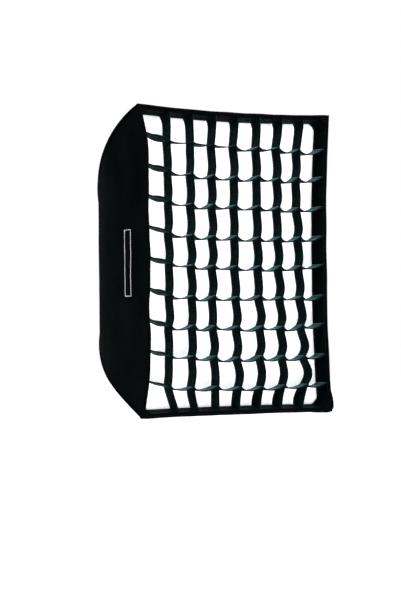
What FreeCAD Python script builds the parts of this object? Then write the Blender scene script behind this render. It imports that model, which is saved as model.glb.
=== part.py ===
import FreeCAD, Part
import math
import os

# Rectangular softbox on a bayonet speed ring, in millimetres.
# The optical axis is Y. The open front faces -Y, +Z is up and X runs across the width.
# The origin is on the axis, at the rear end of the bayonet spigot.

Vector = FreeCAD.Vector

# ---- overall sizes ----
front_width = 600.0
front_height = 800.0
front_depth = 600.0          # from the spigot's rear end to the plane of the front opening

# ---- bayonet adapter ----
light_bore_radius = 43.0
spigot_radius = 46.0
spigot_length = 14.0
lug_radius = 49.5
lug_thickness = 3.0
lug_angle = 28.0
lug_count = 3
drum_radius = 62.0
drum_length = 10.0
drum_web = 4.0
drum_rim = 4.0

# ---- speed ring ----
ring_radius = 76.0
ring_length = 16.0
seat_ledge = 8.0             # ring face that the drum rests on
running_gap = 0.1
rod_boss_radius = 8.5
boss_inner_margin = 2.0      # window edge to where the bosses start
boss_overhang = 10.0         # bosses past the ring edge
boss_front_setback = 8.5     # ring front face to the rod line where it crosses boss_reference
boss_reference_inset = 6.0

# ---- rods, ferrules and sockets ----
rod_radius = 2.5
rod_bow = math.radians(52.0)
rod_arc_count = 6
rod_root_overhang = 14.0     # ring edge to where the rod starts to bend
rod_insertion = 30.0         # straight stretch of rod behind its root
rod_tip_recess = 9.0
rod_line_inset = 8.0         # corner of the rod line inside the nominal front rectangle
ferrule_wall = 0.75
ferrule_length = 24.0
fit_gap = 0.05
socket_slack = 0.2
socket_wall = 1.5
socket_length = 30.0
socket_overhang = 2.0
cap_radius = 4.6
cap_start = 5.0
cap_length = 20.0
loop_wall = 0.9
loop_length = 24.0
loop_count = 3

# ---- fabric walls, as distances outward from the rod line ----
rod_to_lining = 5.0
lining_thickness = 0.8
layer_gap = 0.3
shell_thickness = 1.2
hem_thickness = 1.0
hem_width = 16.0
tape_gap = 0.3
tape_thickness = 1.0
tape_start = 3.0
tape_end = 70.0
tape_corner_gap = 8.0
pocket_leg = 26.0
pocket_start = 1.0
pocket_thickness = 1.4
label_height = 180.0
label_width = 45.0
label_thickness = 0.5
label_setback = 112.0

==

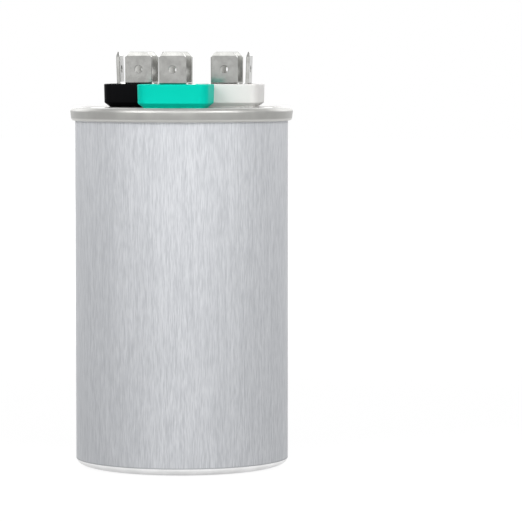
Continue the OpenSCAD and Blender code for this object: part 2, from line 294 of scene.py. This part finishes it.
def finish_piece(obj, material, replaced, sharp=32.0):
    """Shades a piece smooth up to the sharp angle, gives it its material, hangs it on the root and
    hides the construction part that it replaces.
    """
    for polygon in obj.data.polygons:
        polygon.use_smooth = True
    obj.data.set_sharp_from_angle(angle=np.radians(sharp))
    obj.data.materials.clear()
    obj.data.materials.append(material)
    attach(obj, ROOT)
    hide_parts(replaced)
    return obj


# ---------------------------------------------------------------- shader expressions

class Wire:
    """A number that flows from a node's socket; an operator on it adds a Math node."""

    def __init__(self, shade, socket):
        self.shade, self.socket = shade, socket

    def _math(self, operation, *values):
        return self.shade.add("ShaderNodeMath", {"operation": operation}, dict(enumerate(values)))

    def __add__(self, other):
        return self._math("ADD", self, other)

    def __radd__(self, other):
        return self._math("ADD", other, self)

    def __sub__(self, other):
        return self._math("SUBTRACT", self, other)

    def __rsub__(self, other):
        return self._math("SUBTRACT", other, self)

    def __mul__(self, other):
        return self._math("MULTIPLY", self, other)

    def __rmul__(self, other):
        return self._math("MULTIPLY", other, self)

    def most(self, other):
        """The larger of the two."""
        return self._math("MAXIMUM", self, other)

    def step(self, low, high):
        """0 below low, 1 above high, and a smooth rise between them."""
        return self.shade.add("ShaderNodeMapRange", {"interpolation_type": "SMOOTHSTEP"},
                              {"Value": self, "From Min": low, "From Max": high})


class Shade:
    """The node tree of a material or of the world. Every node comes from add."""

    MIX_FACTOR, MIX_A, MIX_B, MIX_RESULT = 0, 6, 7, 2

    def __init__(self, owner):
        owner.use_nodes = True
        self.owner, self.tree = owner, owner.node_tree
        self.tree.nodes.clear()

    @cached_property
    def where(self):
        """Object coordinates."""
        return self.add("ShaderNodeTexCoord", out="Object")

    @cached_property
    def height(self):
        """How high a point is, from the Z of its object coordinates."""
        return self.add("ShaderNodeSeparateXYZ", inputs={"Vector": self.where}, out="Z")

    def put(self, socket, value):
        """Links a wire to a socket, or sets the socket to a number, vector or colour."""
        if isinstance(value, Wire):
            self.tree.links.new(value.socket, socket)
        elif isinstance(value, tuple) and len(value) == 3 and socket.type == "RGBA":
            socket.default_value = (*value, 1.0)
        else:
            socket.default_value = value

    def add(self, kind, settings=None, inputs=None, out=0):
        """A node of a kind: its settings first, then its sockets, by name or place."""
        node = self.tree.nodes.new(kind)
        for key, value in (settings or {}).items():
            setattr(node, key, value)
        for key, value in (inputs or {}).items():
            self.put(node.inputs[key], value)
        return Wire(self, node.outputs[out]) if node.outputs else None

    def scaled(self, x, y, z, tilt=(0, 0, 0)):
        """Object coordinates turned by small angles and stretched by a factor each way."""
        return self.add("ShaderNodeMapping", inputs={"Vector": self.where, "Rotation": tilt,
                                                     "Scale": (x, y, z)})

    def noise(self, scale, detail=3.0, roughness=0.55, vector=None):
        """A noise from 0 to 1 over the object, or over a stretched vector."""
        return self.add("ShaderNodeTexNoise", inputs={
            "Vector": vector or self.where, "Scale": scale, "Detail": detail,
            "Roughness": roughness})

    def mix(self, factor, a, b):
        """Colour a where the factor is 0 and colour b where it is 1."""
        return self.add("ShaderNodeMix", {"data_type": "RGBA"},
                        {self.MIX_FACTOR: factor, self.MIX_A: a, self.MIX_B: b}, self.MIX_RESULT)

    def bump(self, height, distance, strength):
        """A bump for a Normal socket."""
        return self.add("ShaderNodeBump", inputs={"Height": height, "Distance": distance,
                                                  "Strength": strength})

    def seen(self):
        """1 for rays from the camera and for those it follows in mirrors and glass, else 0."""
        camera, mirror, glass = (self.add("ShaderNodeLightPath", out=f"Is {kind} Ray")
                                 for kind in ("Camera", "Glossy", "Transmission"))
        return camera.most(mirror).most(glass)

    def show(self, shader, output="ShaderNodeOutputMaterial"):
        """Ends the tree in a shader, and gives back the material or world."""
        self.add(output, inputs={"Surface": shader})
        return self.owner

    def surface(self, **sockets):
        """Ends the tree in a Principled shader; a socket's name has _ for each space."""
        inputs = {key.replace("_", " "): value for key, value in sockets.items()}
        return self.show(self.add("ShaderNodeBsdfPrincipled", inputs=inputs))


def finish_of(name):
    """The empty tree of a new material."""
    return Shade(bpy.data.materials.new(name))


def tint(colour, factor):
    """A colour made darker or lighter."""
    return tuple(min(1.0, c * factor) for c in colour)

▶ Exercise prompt
Extract from the records above the lines from the one containing "What FreeCAD Python" to the one containing "loop_count = 3", both lines included, exactly as they appear and with nothing else.

▶ Final result
What FreeCAD Python script builds the parts of this object? Then write the Blender scene script behind this render. It imports that model, which is saved as model.glb.
=== part.py ===
import FreeCAD, Part
import math
import os

# Rectangular softbox on a bayonet speed ring, in millimetres.
# The optical axis is Y. The open front faces -Y, +Z is up and X runs across the width.
# The origin is on the axis, at the rear end of the bayonet spigot.

Vector = FreeCAD.Vector

# ---- overall sizes ----
front_width = 600.0
front_height = 800.0
front_depth = 600.0          # from the spigot's rear end to the plane of the front opening

# ---- bayonet adapter ----
light_bore_radius = 43.0
spigot_radius = 46.0
spigot_length = 14.0
lug_radius = 49.5
lug_thickness = 3.0
lug_angle = 28.0
lug_count = 3
drum_radius = 62.0
drum_length = 10.0
drum_web = 4.0
drum_rim = 4.0

# ---- speed ring ----
ring_radius = 76.0
ring_length = 16.0
seat_ledge = 8.0             # ring face that the drum rests on
running_gap = 0.1
rod_boss_radius = 8.5
boss_inner_margin = 2.0      # window edge to where the bosses start
boss_overhang = 10.0         # bosses past the ring edge
boss_front_setback = 8.5     # ring front face to the rod line where it crosses boss_reference
boss_reference_inset = 6.0

# ---- rods, ferrules and sockets ----
rod_radius = 2.5
rod_bow = math.radians(52.0)
rod_arc_count = 6
rod_root_overhang = 14.0     # ring edge to where the rod starts to bend
rod_insertion = 30.0         # straight stretch of rod behind its root
rod_tip_recess = 9.0
rod_line_inset = 8.0         # corner of the rod line inside the nominal front rectangle
ferrule_wall = 0.75
ferrule_length = 24.0
fit_gap = 0.05
socket_slack = 0.2
socket_wall = 1.5
socket_length = 30.0
socket_overhang = 2.0
cap_radius = 4.6
cap_start = 5.0
cap_length = 20.0
loop_wall = 0.9
loop_length = 24.0
loop_count = 3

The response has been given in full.